TASK DESCRIPTION =>
Take the data below and copy exactly the lines starting at the one with "mesh.faces.new(corners[::-1] if turned" and finishing at the one with "bpy.context.scene.collection.objects.link(empty)", both included.

RECORDED INFORMATION =>
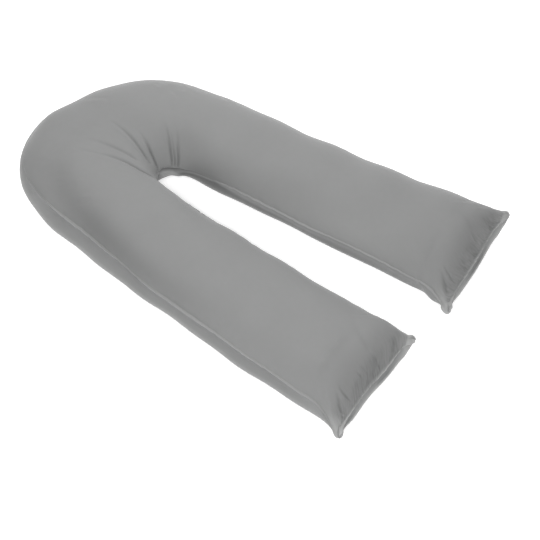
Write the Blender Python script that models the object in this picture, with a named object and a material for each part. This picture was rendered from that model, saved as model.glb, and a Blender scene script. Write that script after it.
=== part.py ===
"""U-shaped body pillow, lying on its back: one filled cloth solid, about 1.4 m long.

A top and a bottom panel of brushed cotton are cut to the same U, sewn together all round their
edge and filled. Laid down, the filling settles: the underside is flat where it rests, the sides
belly out low down, and the seam runs round them with a narrow turned edge that stands proud.
The cover has rolled a little, so the seam sits high on the outer side of the left arm and on
the inner side of the right one, and low on their other sides. Each arm ends in a seam between
two slack corners, and the top panel puckers where it turns round the head of the slot.

Metres, +Z up. The head of the U points to +Y and the arms to -Y. The origin is under the middle
of the pillow's box, on the surface that it rests on.
"""

import math
from collections import namedtuple

import bmesh
import bpy
from mathutils import Vector

# Sections of the filled pillow, from the left arm (-X) round the head to the right arm. Each
# joins a point of the inner side to one of the outer side, at the widest level. crown is the
# height of the top, and the seams' angles are counted up from the widest level.
Section = namedtuple("Section", "inner_x inner_y outer_x outer_y crown inner_seam outer_seam")
SECTIONS = (
    Section(-0.075, -0.480, -0.405, -0.450, 0.155, 4, 25),
    Section(-0.070, -0.340, -0.400, -0.320, 0.157, 4, 27),
    Section(-0.065, -0.190, -0.390, -0.170, 0.158, 4, 29),
    Section(-0.055, 0.000, -0.370, 0.030, 0.161, 3, 28),
    Section(-0.045, 0.140, -0.350, 0.210, 0.166, 3, 33),
    Section(-0.035, 0.230, -0.330, 0.380, 0.171, 4, 35),
    Section(-0.030, 0.255, -0.290, 0.545, 0.174, 6, 32),
    Section(-0.015, 0.265, -0.180, 0.660, 0.172, 6, 22),
    Section(0.000, 0.265, -0.040, 0.685, 0.170, 6, 14),  # middle of the head
    Section(0.015, 0.255, 0.105, 0.630, 0.171, 4, 10),
    Section(0.030, 0.240, 0.230, 0.545, 0.173, 0, 8),
    Section(0.045, 0.215, 0.310, 0.400, 0.172, -1, 8),
    Section(0.055, 0.150, 0.340, 0.230, 0.168, 8, 8),
    Section(0.060, 0.010, 0.355, 0.040, 0.162, 15, 8),
    Section(0.065, -0.190, 0.370, -0.190, 0.158, 13, 8),
    Section(0.075, -0.380, 0.390, -0.380, 0.157, 15, 8),
    Section(0.080, -0.530, 0.410, -0.530, 0.154, 12, 8),
)

# The two corners of each end seam.
Corners = namedtuple("Corners", "inner_x inner_y outer_x outer_y")
LEFT_END = Corners(-0.065, -0.650, -0.425, -0.615)
RIGHT_END = Corners(0.055, -0.690, 0.450, -0.690)

# How a section changes towards an end seam: how far back from the seam its top and its
# underside lie, and how high they are. slack, from 0 to 1, says how empty its corners are:
# slack corners flare out, thin and with the seam at their tips.
EndStep = namedtuple("EndStep", "top_back crown under_back base slack")
END_STEPS = (
    EndStep(0.002, 0.060, 0.002, 0.056, 0.66),
    EndStep(0.007, 0.067, 0.005, 0.050, 0.90),
    EndStep(0.015, 0.082, -0.006, 0.036, 0.97),
    EndStep(0.030, 0.104, -0.009, 0.020, 0.86),
    EndStep(0.054, 0.127, 0.000, 0.005, 0.62),
    EndStep(0.085, 0.143, 0.028, 0.000, 0.26),
    EndStep(0.125, 0.152, 0.065, 0.000, 0.04),
)
END_BOW = 0.017  # how far the middle of an end seam is drawn in between its corners
END_BOW_REACH = 0.090  # how far back from the seam that is still felt
BOW_POWER = 8  # how late the drawn-in seam turns out to its corners

# The main puckers of the top panel round the head of the slot. Each runs along a section: place
# is counted in rows of SECTIONS, start and end are distances across from the inner side.
Pucker = namedtuple("Pucker", "place start end depth")
PUCKERS = (
    Pucker(6.83, 0.00, 0.27, 0.0045),
    Pucker(7.50, 0.06, 0.26, 0.0030),
    Pucker(8.50, 0.02, 0.19, 0.0040),
    Pucker(9.17, 0.00, 0.15, 0.0050),
    Pucker(10.33, 0.00, 0.20, 0.0050),
    Pucker(10.83, 0.00, 0.13, 0.0045),
)
PUCKER_WIDTH = 0.20  # half of a pucker's width, in rows

BELLY_LEVEL = 0.40  # the widest level, as a share of the height from base to crown
CROWN_FULLNESS = 2.15  # exponents of the section's curve above and below the widest level
BELLY_FULLNESS = 2.2
SLACK_FULLNESS = 1.7  # the same exponents where the corners are slack
SLACK_BELLY_FULLNESS = 1.5, 2.4  # on the side towards -X, and towards +X
FLATTENING = 0.35  # how far the filling would sink below the base, were the floor not there
SEAM_PROUD = 0.003  # the turned edge of the seam, and the hollow on each side of it
SEAM_HOLLOW = 0.0015
SEAM_REACH = 0.055  # from the seam to the bottom of its hollow, in radians round the section
SEAM_ROOM = 0.050  # a section thinner than this has less relief at its seams

STEPS_PER_ROW = 6  # rings from one row of SECTIONS to the next, and between two end steps
STEPS_PER_END_ROW = 2
PANEL_POINTS = 12  # points of a section on each panel, between the two seams

CLOTH_COLOUR = (0.285, 0.287, 0.286, 1.0)
CLOTH_ROUGHNESS = 0.92

# A ring is one section made ready to be drawn.
Ring = namedtuple("Ring", "inner outer crown base inner_seam outer_seam lean bow slack place")


def clear_scene():
    """Removes every object, so that the pillow is alone in the scene."""
    for obj in list(bpy.data.objects):
        bpy.data.objects.remove(obj, do_unlink=True)


def blended(before, start, end, after, share):
    """The Catmull-Rom value at share of the way from start to end."""
    slope_in = (end - before) / 2
    slope_out = (after - start) / 2
    rest = end - start
    return (
        start
        + slope_in * share
        + (3 * rest - 2 * slope_in - slope_out) * share**2
        + (slope_in + slope_out - 2 * rest) * share**3
    )


def blended_ring(rings, position):
    """The ring at a position counted along a list of rings, smooth from ring to ring."""
    last = len(rings) - 1
    index = min(int(position), last - 1)
    near = [rings[min(max(index + step, 0), last)] for step in (-1, 0, 1, 2)]
    values = [blended(*column, position - index) for column in zip(*near)]
    made = Ring(*values)
    return made._replace(base=max(made.base, 0.0))


def full_ring(row):
    """The ring of one row of SECTIONS."""
    section = SECTIONS[row]
    return Ring(
        inner=Vector((section.inner_x, section.inner_y)),
        outer=Vector((section.outer_x, section.outer_y)),
        crown=section.crown,
        base=0.0,
        inner_seam=math.radians(section.inner_seam),
        outer_seam=math.radians(section.outer_seam),
        lean=0.0,
        bow=0.0,
        slack=0.0,
        place=float(row),
    )


def end_rings(corners, full, next_full):
    """The rings from an end seam up to the first full one, in line with the next full one."""
    way = (full.inner + full.outer - next_full.inner - next_full.outer).normalized()
    tips = Vector((corners.inner_x, corners.inner_y)), Vector((corners.outer_x, corners.outer_y))
    made = []
    for step in END_STEPS:
        lean = step.top_back - step.under_back
        back = step.under_back + BELLY_LEVEL * lean
        sides = []
        for tip, side in zip(tips, (full.inner, full.outer)):
            reach = (tip - side).dot(way)
            flare = (tip - side) - way * reach
            sides.append(side + way * (reach - back) + flare * step.slack)
        made.append(
            full._replace(
                inner=sides[0],
                outer=sides[1],
                crown=step.crown,
                base=step.base,
                inner_seam=full.inner_seam * (1 - step.slack),
                outer_seam=full.outer_seam * (1 - step.slack),
                lean=lean,
                bow=END_BOW * (1 - min(max(back / END_BOW_REACH, 0.0), 1.0)),
                slack=step.slack,
            )
        )
    return made


def round_power(value, fullness):
    """A sine or cosine bent to a superellipse of that fullness, with its sign kept."""
    return math.copysign(abs(value) ** (2 / fullness), value)


def on_left_arm(ring):
    """Whether a ring lies before the middle of the head, counted from the left end seam."""
    return ring.place < len(SECTIONS) / 2


def belly_height(ring):
    """The height of a ring's widest level."""
    return ring.base + BELLY_LEVEL * (ring.crown - ring.base)


def outline_point(angle, half_width, ring):
    """(across, height) of the section's curve; angle 0 is the widest level on the outer side."""
    belly = belly_height(ring)
    if math.sin(angle) >= 0:
        fullness = CROWN_FULLNESS + (SLACK_FULLNESS - CROWN_FULLNESS) * ring.slack
        depth = ring.crown - belly
    else:
        slack_fullness = SLACK_BELLY_FULLNESS[(math.cos(angle) > 0) != on_left_arm(ring)]
        fullness = BELLY_FULLNESS + (slack_fullness - BELLY_FULLNESS) * ring.slack
        depth = (belly - ring.base) * (1 + FLATTENING)
    across = half_width * round_power(math.cos(angle), fullness)
    height = belly + depth * round_power(math.sin(angle), fullness)
    return Vector((across, max(height, ring.base)))


def panel_angles(ring):
    """The angles of a section's points: outer seam, top panel, inner seam, bottom panel."""
    start, end = ring.outer_seam, math.pi - ring.inner_seam

    def between(first, last):
        near, far = first + SEAM_REACH, last - SEAM_REACH
        step = (far - near) / (PANEL_POINTS - 1)
        return [near + step * i for i in range(PANEL_POINTS)]

    return [start, *between(start, end), end, *between(end, start + 2 * math.pi)]


def seam_offset(index):
    """How far a section's point stands out from the plain curve, for the seam's turned edge."""
    position = index % (PANEL_POINTS + 1)
    if position == 0:
        return SEAM_PROUD
    if position in (1, PANEL_POINTS):
        return -SEAM_HOLLOW
    return 0.0


def pucker_depth(place, across):
    """How deep the puckers are at a place, at a distance across from the inner side."""
    depth = 0.0
    for pucker in PUCKERS:
        off = abs(place - pucker.place) / PUCKER_WIDTH
        share = (across - pucker.start) / (pucker.end - pucker.start)
        if off < 1 and 0 <= share <= 1:
            depth = max(depth, pucker.depth * (1 - off) * (1 - share))
    return depth


def ring_points(ring):
    """The points of one ring in space, in the order of panel_angles."""
    middle = (ring.inner + ring.outer) / 2
    half_width = (ring.outer - ring.inner).length / 2
    across_axis = (ring.outer - ring.inner).normalized()
    # On the left arm this points to the head, and on the right arm to the end.
    along_axis = Vector((across_axis.y, -across_axis.x))
    to_head = 1.0 if on_left_arm(ring) else -1.0
    belly = belly_height(ring)
    relief = min(1.0, (ring.crown - ring.base) / SEAM_ROOM)
    points = []
    for index, angle in enumerate(panel_angles(ring)):
        flat = outline_point(angle, half_width, ring)
        outward = Vector((math.cos(angle), math.sin(angle)))
        flat += outward * seam_offset(index) * relief
        if 0 < index <= PANEL_POINTS:
            flat.y -= pucker_depth(ring.place, half_width + flat.x)
        share = flat.x / half_width
        lean = ring.lean * (flat.y - belly) / (ring.crown - ring.base)
        back = lean + ring.bow * max(0.0, 1 - share**BOW_POWER)
        plan = middle + across_axis * flat.x + along_axis * to_head * back
        points.append(Vector((plan.x, plan.y, max(flat.y, 0.0))))
    return points


def centred(rings):
    """The same rings, moved so that the middle of their box lies over the origin."""
    xs = [point.x for ring in rings for point in ring]
    ys = [point.y for ring in rings for point in ring]
    middle = Vector((min(xs) + max(xs), min(ys) + max(ys), 0.0)) / 2
    return [[point - middle for point in ring] for ring in rings]


def pillow_rings():
    """Every ring of the pillow, from the left end seam round the head to the right one."""
    full = [full_ring(row) for row in range(len(SECTIONS))]
    left = end_rings(LEFT_END, full[0], full[1])
    right = end_rings(RIGHT_END, full[-1], full[-2])[::-1]
    chain = [*left, *full, *right]
    rings = []
    for index in range(len(chain) - 1):
        in_end = index < len(left) or index >= len(left) + len(full) - 1
        steps = STEPS_PER_END_ROW if in_end else STEPS_PER_ROW
        rings += [ring_points(blended_ring(chain, index + i / steps)) for i in range(steps)]
    rings.append(ring_points(chain[-1]))
    return centred(rings)


def skin_rings(mesh, rings):
    """Quads between neighbouring rings, and each end closed from its top panel to its bottom."""
    loops = [[mesh.verts.new(point) for point in ring] for ring in rings]
    count = len(loops[0])
    for near, far in zip(loops, loops[1:]):
        for i in range(count):
            after = (i + 1) % count
            mesh.faces.new((near[i], near[after], far[after], far[i]))
    for loop, turned in ((loops[0], False), (loops[-1], True)):
        for i in range(PANEL_POINTS + 1):
            top = (loop[i], loop[i + 1])
            bottom = (loop[(count - i - 1) % count], loop[(count - i) % count])
            corners = list(dict.fromkeys((*top, *bottom)))
            mesh.faces.new(corners[::-1] if turned else corners)


def cloth_material():
    """The grey cotton of both panels."""
    material = bpy.data.materials.new("grey_cotton")
    material.use_nodes = True
    shader = material.node_tree.nodes["Principled BSDF"]
    shader.inputs["Base Color"].default_value = CLOTH_COLOUR
    shader.inputs["Roughness"].default_value = CLOTH_ROUGHNESS
    shader.inputs["Metallic"].default_value = 0.0
    return material


def make_pillow(collection):
    """The filled pillow as one closed mesh object."""
    mesh = bmesh.new()
    skin_rings(mesh, pillow_rings())
    bmesh.ops.recalc_face_normals(mesh, faces=mesh.faces)
    data = bpy.data.meshes.new("filled_u_pillow")
    mesh.to_mesh(data)
    mesh.free()
    data.shade_smooth()
    data.materials.append(cloth_material())
    pillow = bpy.data.objects.new("filled_u_pillow", data)
    collection.objects.link(pillow)
    return pillow


def main():
    """Builds the pillow in its own collection."""
    clear_scene()
    parts = bpy.data.collections.new("body_pillow")
    bpy.context.scene.collection.children.link(parts)
    make_pillow(parts)


main()
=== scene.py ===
"""Dresses the U-shaped body pillow: its filled cotton cover, its sewn seam, and a plain studio.

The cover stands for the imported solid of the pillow. It is lofted again from the same sections, in
metres, at the scale of a seam, settled by a short cloth simulation, and then gets its seam edge,
its puckers and its creases. The cloth has a chart of its own, in metres: along is counted down
the middle of the pillow from the left arm's end seam, round the head, to the right arm's end
seam, and across is counted over a panel from the inner seam.

The head of the U points to +Y and the arms to -Y. The pillow rests on z = 0.
"""

import logging
import math
from dataclasses import dataclass, replace
from enum import Enum
from typing import Any, NamedTuple

import bmesh
import bpy
import numpy as np
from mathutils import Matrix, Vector


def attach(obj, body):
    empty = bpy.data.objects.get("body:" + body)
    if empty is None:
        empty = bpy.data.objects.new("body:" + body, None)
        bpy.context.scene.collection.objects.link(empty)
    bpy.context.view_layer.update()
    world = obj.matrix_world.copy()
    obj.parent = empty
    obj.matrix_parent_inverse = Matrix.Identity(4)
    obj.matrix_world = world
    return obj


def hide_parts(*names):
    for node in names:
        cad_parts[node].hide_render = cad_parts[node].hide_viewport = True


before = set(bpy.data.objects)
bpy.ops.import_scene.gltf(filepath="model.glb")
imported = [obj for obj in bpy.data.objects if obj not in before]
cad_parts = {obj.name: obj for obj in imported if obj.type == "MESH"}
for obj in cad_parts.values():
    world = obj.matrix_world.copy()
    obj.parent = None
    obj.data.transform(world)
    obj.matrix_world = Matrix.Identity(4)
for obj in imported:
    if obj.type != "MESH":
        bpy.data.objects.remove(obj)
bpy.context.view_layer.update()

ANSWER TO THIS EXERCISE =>
            mesh.faces.new(corners[::-1] if turned else corners)


def cloth_material():
    """The grey cotton of both panels."""
    material = bpy.data.materials.new("grey_cotton")
    material.use_nodes = True
    shader = material.node_tree.nodes["Principled BSDF"]
    shader.inputs["Base Color"].default_value = CLOTH_COLOUR
    shader.inputs["Roughness"].default_value = CLOTH_ROUGHNESS
    shader.inputs["Metallic"].default_value = 0.0
    return material


def make_pillow(collection):
    """The filled pillow as one closed mesh object."""
    mesh = bmesh.new()
    skin_rings(mesh, pillow_rings())
    bmesh.ops.recalc_face_normals(mesh, faces=mesh.faces)
    data = bpy.data.meshes.new("filled_u_pillow")
    mesh.to_mesh(data)
    mesh.free()
    data.shade_smooth()
    data.materials.append(cloth_material())
    pillow = bpy.data.objects.new("filled_u_pillow", data)
    collection.objects.link(pillow)
    return pillow


def main():
    """Builds the pillow in its own collection."""
    clear_scene()
    parts = bpy.data.collections.new("body_pillow")
    bpy.context.scene.collection.children.link(parts)
    make_pillow(parts)


main()
=== scene.py ===
"""Dresses the U-shaped body pillow: its filled cotton cover, its sewn seam, and a plain studio.

The cover stands for the imported solid of the pillow. It is lofted again from the same sections, in
metres, at the scale of a seam, settled by a short cloth simulation, and then gets its seam edge,
its puckers and its creases. The cloth has a chart of its own, in metres: along is counted down
the middle of the pillow from the left arm's end seam, round the head, to the right arm's end
seam, and across is counted over a panel from the inner seam.

The head of the U points to +Y and the arms to -Y. The pillow rests on z = 0.
"""

import logging
import math
from dataclasses import dataclass, replace
from enum import Enum
from typing import Any, NamedTuple

import bmesh
import bpy
import numpy as np
from mathutils import Matrix, Vector


def attach(obj, body):
    empty = bpy.data.objects.get("body:" + body)
    if empty is None:
        empty = bpy.data.objects.new("body:" + body, None)
        bpy.context.scene.collection.objects.link(empty)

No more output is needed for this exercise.